Tegucigalpa has grown much since those days, and it is now a bustling city; the second largest in Central America. Because of its geography, surrounded by mountains, many of the poorer areas are clearly seen from the valley, as poor people settle high in the mountains around the city. Personally, I love the downtown Tegucigalpa area, where the Central Park, the metropolitan Cathedral and most of the old buildings are located. The Paseo Liquidambar is my favorite area, a pedestrian street that connects the Central Park with the Bonilla Theater about 5 blocks away. Here you will see some of the most iconic buildings in town, many different shops and restaurants and the nicest museum in Honduras, the Museo de Identidad Nacional (MIN). Within one block from the Cathedral you will find an interesting colonial cluster formed by the Las Mercedes Church and the National Art Gallery, both of them adjacent to the National Congress building. Both of the above mentioned buildings are worth visiting if you are interested in history and art.

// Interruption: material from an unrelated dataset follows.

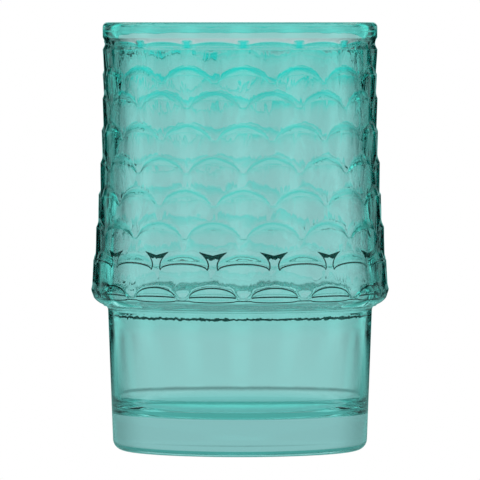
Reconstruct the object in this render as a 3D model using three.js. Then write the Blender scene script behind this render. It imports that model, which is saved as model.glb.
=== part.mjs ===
import * as THREE from 'three'

// A drinking glass pressed in one piece. It stands on z = 0 with its axis on Z. Millimetres.

// Overall sizes
const height = 114
const shoulderRadius = 40
const shoulderHeight = 43.8
const shoulderRounding = 5.2

// Upper body, which narrows from the shoulder to the neck under the lip
const flare = 3.9
const neckDrop = 12.2

// Lip
const lipBead = 0.5
const lipBeadHeight = 6.4
const lipThickness = 2.7

// Foot, below the shoulder
const overhang = 4.8
const footTaper = 1.3
const footFillet = 1.2
const heelRounding = 3
const standingRingWidth = 2.4
const pushUpDepth = 0.6

// Inside
const shoulderWall = 5
const footWall = 1.6
const floorInset = 1.5
const ledgeDrop = 3.4
const ledgeHeight = 4.6
const floorHeight = 9.8
const floorRounding = 5

// Scales on the upper body
const scaleColumns = 15
const patternTurn = 1.4
const fullRows = 7
const crowdedRows = 2
const crowdedPitch = 6.5
const lowestRowRise = 1.2
const topRowDrop = 4.8
const archRise = 4.5
const lowestRise = 3
const archSpread = 0.86
const scaleDepth = 0.6
const edgeWidth = 1.2

// Mesh
const stepsPerColumn = 6

// What follows from these
const neckRadius = shoulderRadius - flare
const neckHeight = height - neckDrop
const lipRadius = neckRadius + lipBead
const footTopRadius = shoulderRadius - overhang
const footBottomRadius = footTopRadius - footTaper
const ringOuter = footBottomRadius - heelRounding
const ringInner = ringOuter - standingRingWidth
const cavityMouthRadius = lipRadius - lipThickness
const cavityWideRadius = shoulderRadius - shoulderWall
const cavityFootRadius = footTopRadius - footWall
const cavityFloorRadius = footBottomRadius - floorInset
const ledgeTop = shoulderHeight - ledgeDrop
const ledgeBottom = ledgeTop - ledgeHeight
const lowestRow = shoulderHeight + lowestRowRise
const crowdedHeight = crowdedRows * crowdedPitch
const rowPitch = (height - topRowDrop - crowdedHeight - lowestRow) / (fullRows - 1)

const degrees = Math.PI / 180
const smooth = (t) => {
  const c = Math.min(1, Math.max(0, t))
  return c * c * (3 - 2 * c)
}

// Heights of the tops of the arches, lowest row first.
const rowTops = []
for (let i = 0; i < fullRows; i++) rowTops.push(lowestRow + i * rowPitch)
for (let i = 1; i <= crowdedRows; i++) {
  rowTops.push(lowestRow + (fullRows - 1) * rowPitch + i * crowdedPitch)
}

// Outside radius over the tops of the scales, from the shoulder's underside to the neck.
const shoulderCentre = shoulderRadius - shoulderRounding
const fullRadius = (z) => {
  if (z < shoulderHeight) {
    const down = shoulderHeight - z
    return shoulderCentre + Math.sqrt(shoulderRounding * shoulderRounding - down * down)
  }
  const t = Math.min(1, (z - shoulderHeight) / (neckHeight - shoulderHeight))
  const bead = smooth((z - height + lipBeadHeight) / 3)
  const neck = neckRadius + scaleDepth
  return neck + (shoulderRadius - neck) * (1 - t) * (1 - t) + (lipRadius - neck + scaleDepth) * bead
}

// The arch that starts a row's scales: how far below the row's top it lies at an angle,
// given in turns of one column. Alternate rows are shifted by half a column.
const archDrop = (row, column) => {
  const shifted = column - (row % 2 === 0 ? 0.5 : 0)
  const off = Math.min(1, (Math.abs(shifted - Math.round(shifted)) * 2) / archSpread)
  return (row === 0 ? lowestRise : archRise) * (1 - Math.sqrt(1 - off * off))
}
const archHeight = (row, column) => rowTops[row] - archDrop(row, column)

// How far a scale stands out. It is proud just under its arch and sinks back until the
// next row covers it. The lowest scales run out flush into the plain shoulder.
const scaleRelief = (column, z) => {
  for (let row = 0; row < rowTops.length; row++) {
    const below = archHeight(row, column) - z
    if (below > 1e-6) {
      const rise = smooth(below / edgeWidth)
      const sunk = Math.max(0, below - edgeWidth) / (2 * rowPitch)
      return scaleDepth * rise * (row === 0 ? 1 : 1 - Math.min(1, sunk))
    }
  }
  return 0
}

// Plain rings of the outside and inside are [radius, height].
const underside = []
const inside = []
const addArc = (rings, r, z, radius, from, to, count) => {
  for (let i = 0; i <= count; i++) {
    const a = (from + ((to - from) * i) / count) * degrees
    rings.push([r + radius * Math.cos(a), z + radius * Math.sin(a)])
  }
}

// Underside: push-up, standing ring, heel
underside.push([0, pushUpDepth])
underside.push([ringInner * 0.55, pushUpDepth * 0.9])
underside.push([ringInner * 0.94, pushUpDepth * 0.25])
underside.push([ringInner, 0])
addArc(underside, ringOuter, heelRounding, heelRounding, -90, 0, 4)

// Foot, up to the fillet under the shoulder, then the rounded underside of the shoulder
const shoulderBottom = shoulderHeight - shoulderRounding
const footTop = shoulderBottom - footFillet
for (let i = 1; i <= 3; i++) {
  const r = footBottomRadius + ((footTopRadius - footBottomRadius) * i) / 3
  underside.push([r, heelRounding + ((footTop - heelRounding) * i) / 3])
}
addArc(underside, footTopRadius + footFillet, footTop, -footFillet, -30, -90, 2)
for (const a of [-68, -54, -41]) {
  const z = shoulderHeight + shoulderRounding * Math.sin(a * degrees)
  underside.push([fullRadius(z), z])
}

// Rounded lip, then the inside wall, ledge and floor
const lipRound = lipThickness / 2
const lipLow = height - 4
addArc(inside, lipRadius - lipRound, height - lipRound, lipRound, 0, 180, 6)
inside.push([cavityMouthRadius, lipLow])
for (let i = 1; i <= 4; i++) {
  const r = cavityMouthRadius + ((cavityWideRadius - cavityMouthRadius) * i) / 4
  inside.push([r, lipLow + ((ledgeTop - lipLow) * i) / 4])
}
for (let i = 1; i <= 4; i++) {
  const r = cavityWideRadius + (cavityFootRadius - cavityWideRadius) * smooth(i / 4)
  inside.push([r, ledgeTop + ((ledgeBottom - ledgeTop) * i) / 4])
}
inside.push([(cavityFootRadius + cavityFloorRadius) / 2 + 0.1, 24])
const floorCentre = floorHeight + floorRounding
addArc(inside, cavityFloorRadius - floorRounding, floorCentre, floorRounding, 0, -90, 5)
inside.push([cavityFloorRadius * 0.5, floorHeight - 0.15])
inside.push([0, floorHeight - 0.2])

// Rings of the scaled body follow the arches, so that every arch has a crisp edge. Each row
// has a ring at the foot of its edge, one on its arch and one in the field above.
const scaled = []
for (let row = 0; row < rowTops.length; row++) {
  const edge = (share) => (column) => archHeight(row, column) - edgeWidth * share
  scaled.push(edge(1), edge(0))
  const next = row + 1 < rowTops.length
    ? (column) => archHeight(row + 1, column) - edgeWidth
    : () => lipLow
  for (const share of row + 1 < rowTops.length ? [0.5] : [0.5, 1]) {
    scaled.push((column) => archHeight(row, column) * (1 - share) + next(column) * share)
  }
}

// Turn the rings about Z.
const around = scaleColumns * stepsPerColumn
const plainRing = ([r, z]) => Array.from({ length: r === 0 ? 1 : around }, () => [r, z])
const scaledRing = (heightAt) => Array.from({ length: around }, (_, i) => {
  const column = i / stepsPerColumn
  const z = heightAt(column)
  return [fullRadius(z) - scaleDepth + scaleRelief(column, z), z]
})
const rings = [
  ...underside.map(plainRing),
  ...scaled.map(scaledRing),
  ...inside.map(plainRing)
]

const positions = []
const faces = []
const ringStart = []
for (const ring of rings) {
  ringStart.push(positions.length / 3)
  ring.forEach(([r, z], i) => {
    const angle = (patternTurn + (i * 360) / around) * degrees
    positions.push(r * Math.sin(angle), -r * Math.cos(angle), z)
  })
}
for (let k = 0; k + 1 < rings.length; k++) {
  const low = ringStart[k]
  const high = ringStart[k + 1]
  for (let i = 0; i < around; i++) {
    const j = (i + 1) % around
    if (rings[k].length === 1) faces.push(low, high + j, high + i)
    else if (rings[k + 1].length === 1) faces.push(low + i, low + j, high)
    else faces.push(low + i, low + j, high + j, low + i, high + j, high + i)
  }
}

const geometry = new THREE.BufferGeometry()
geometry.setAttribute('position', new THREE.Float32BufferAttribute(positions, 3))
geometry.setIndex(faces)
geometry.computeVertexNormals()

const glass = new THREE.Mesh(
  geometry,
  new THREE.MeshStandardMaterial({
    color: 0x7fc8c4,
    roughness: 0.05,
    transparent: true,
    opacity: 0.45
  })
)
glass.name = 'glass_tumbler'

const part = new THREE.Group()
part.name = 'tumbler'
part.add(glass)

export default part
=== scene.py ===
import math
from types import SimpleNamespace
import bpy
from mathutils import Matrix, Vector


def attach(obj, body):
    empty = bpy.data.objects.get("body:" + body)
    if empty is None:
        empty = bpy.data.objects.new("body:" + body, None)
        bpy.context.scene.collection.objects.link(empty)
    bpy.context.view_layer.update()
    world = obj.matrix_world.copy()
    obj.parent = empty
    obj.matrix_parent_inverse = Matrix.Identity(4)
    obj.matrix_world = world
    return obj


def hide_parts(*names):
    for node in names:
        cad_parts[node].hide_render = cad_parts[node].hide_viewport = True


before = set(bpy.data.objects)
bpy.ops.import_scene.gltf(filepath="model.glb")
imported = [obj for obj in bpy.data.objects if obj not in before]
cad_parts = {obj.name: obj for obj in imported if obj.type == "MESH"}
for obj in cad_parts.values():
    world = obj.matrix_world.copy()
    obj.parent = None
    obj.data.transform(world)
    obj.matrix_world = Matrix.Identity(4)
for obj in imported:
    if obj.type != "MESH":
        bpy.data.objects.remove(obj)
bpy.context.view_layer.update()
print("frame loaded")

mm = 0.001


# Short calls that add nodes to one tree and link or set their inputs.
def nodeWriter(tree):
    def wire(socket, value):
        if isinstance(value, bpy.types.NodeSocket):
            tree.links.new(value, socket)
        else:
            socket.default_value = value

    def add(kind, inputs=None, **settings):
        node = tree.nodes.new(kind)
        for name, value in settings.items():
            setattr(node, name, value)
        for key, value in (inputs or {}).items():
            wire(node.inputs[key], value)
        return node

    def calc(operation, *values, clamp=False):
        node = add("ShaderNodeMath", operation=operation, use_clamp=clamp)
        for socket, value in zip(node.inputs, values):
            wire(socket, value)
        return node.outputs[0]

    def plus(a, b):
        return calc("ADD", a, b)

    def minus(a, b):
        return calc("SUBTRACT", a, b)

    def times(first, *others):
        for other in others:
            first = calc("MULTIPLY", first, other)
        return first

    def over(a, b):
        return calc("DIVIDE", a, b)

    def most(first, *others):
        for other in others:
            first = calc("MAXIMUM", first, other)
        return first

    def least(a, b):
        return calc("MINIMUM", a, b)

    def above(a, b):
        return calc("GREATER_THAN", a, b)

    def below(a, b):
        return calc("LESS_THAN", a, b)

    def absolute(a):
        return calc("ABSOLUTE", a)

    def clamped(a):
        return calc("ADD", a, 0, clamp=True)

    def mix(a, b, t):
        return plus(a, times(t, minus(b, a)))

    def eased(value, low, high):
        return add("ShaderNodeMapRange", {"Value": value, "From Min": low, "From Max": high},
                   interpolation_type="SMOOTHSTEP").outputs[0]

    def parts(vector):
        return add("ShaderNodeSeparateXYZ", {0: vector}).outputs

    def mixColour(factor, a, b):
        node = add("ShaderNodeMix", {0: factor, 6: a, 7: b}, data_type="RGBA")
        return node.outputs[2]

    return SimpleNamespace(
        add=add, calc=calc, plus=plus, minus=minus, times=times, over=over, most=most, least=least,
        above=above, below=below, absolute=absolute, clamped=clamped, mix=mix, eased=eased,
        parts=parts, mixColour=mixColour)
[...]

Los Dolores Church and Plaza just off the Paseo Liquidambar in Tegucigalpa

Originally two different cities: Tegucigalpa and Comayaguela, Tegucigalpa was for the middle and upper classes and Comayaguela more for the less fortunate. Separated by the Rio Grande or Choluteca, these cities have merged into one big city, and are now part of one county with one city mayor that administers them as one big city. The municipality is called Distrito Central, and includes both cities. There are many different bridges over the river interconnecting both sides.

The main commercial areas in Tegucigalpa are the Boulevard Morazan, and the Boulevard Suyapa.
There are two different hotel districts in town, the older one is around the Historic Honduras Maya Hotel, and is known as the Distrito Hotelero San Martin. This district is very close to the Boulevard Morazan. The second hotel district in close to the Boulevar Suyapa, and includes the main franchise hotels in Tegucigalpa: Intercontinental, Marriott and Clarion.

Because of its winding streets, it is extremely confusing to drive in Tegucigalpa. As a general rule, if you are not familiar with the city or have someone that is familiar with it in your car, stay away from renting a car and trying to get around. You are better off in a cab. All of the hotels have taxi drivers that they know that are safe and reliable, and will gladly help you get a cab for you.

One of the icons of Tegucigalpa is the huge statue of Christ that sits up on the mountain at El Picacho. You can easily get a cab to drive you up the hill to the site, and the view is truly spectacular. The road to El Picacho takes you to an area known as “El Hatillo” one of the most exclusive residential areas in Tegucigalpa. This is were the USA ambassador’s residence in located. It is also one of the two accesses to the La Tigra National Park, one of the best preserved National Parks in Honduras which provides drinking water to Tegucigalpa. IF you are looking for a hotel in this area, you will find several options, including Casa Xochicalco, a small, boutique bed and breakfast in a nice historic home.

Another great view of the city is from the Parque La Leona, this is much closer to town, and within a 5 minute drive from Central Park. The view is spectacular, both during the day as well as at night. The park is safe during the day, and pretty much so at night, but if you take a cab, make sure he waits for you to take you back down! The view from La Leona is one of the best views of a city in Honduras, and possibly even Central America!

As the capital city, Tegucigalpa is home to most of the museums, theaters and art venues in the country. Take your time to enjoy the city, the great restaurants it offers the charm of its people.

If you are interested in local traditions, a visit to the shrine of Our Lady of Suyapa is a must. This is considered the holiest spot in Honduras, and every year millions of people visit this shrine in search of favors from the Virgin of Suyapa. Although a new, large temple has been built, the small statue of Our Lady of Suyapa usually is in the old original temple that was built for her. This is a site with a lot of folklore and religious fervor.  Pilgrims come here from throughout Honduras and Central America and offer prayers, flowers and all sorts of promises in exchange for guidance and miracles. The shrine is open regularly and it is a worthwhile visit while in Tegucigalpa. As in any place in the World with a high volume of people, keep your wallet close to you, as pick pockets love crowded venues to pick your pocket!

Getting to Tegucigalpa is easy, as it has one of the four international airports in Honduras: Toncontin International Airport, (TGU). If you are in search for an adventure filled holiday, you will be pleased to land in Toncontin International Airport. The best description I have heard of it was from a British pilot who called it “a rather sporty runway!” Although it has a reputation for being very dangerous, the truth is that accidents are very rare, and your biggest threat will be to find the airport closed to operations due to low visibility.

Last, but not least, as in any modern city, Tegucigalpa has many ATM machines where you can get cash from your credit or debit cards. Machines are to be found just about anywhere: the airport, the mall, in bank offices, etc. There are even ATM machines in some hotels and gas stations. Credit cards are widely accepted in most establishments.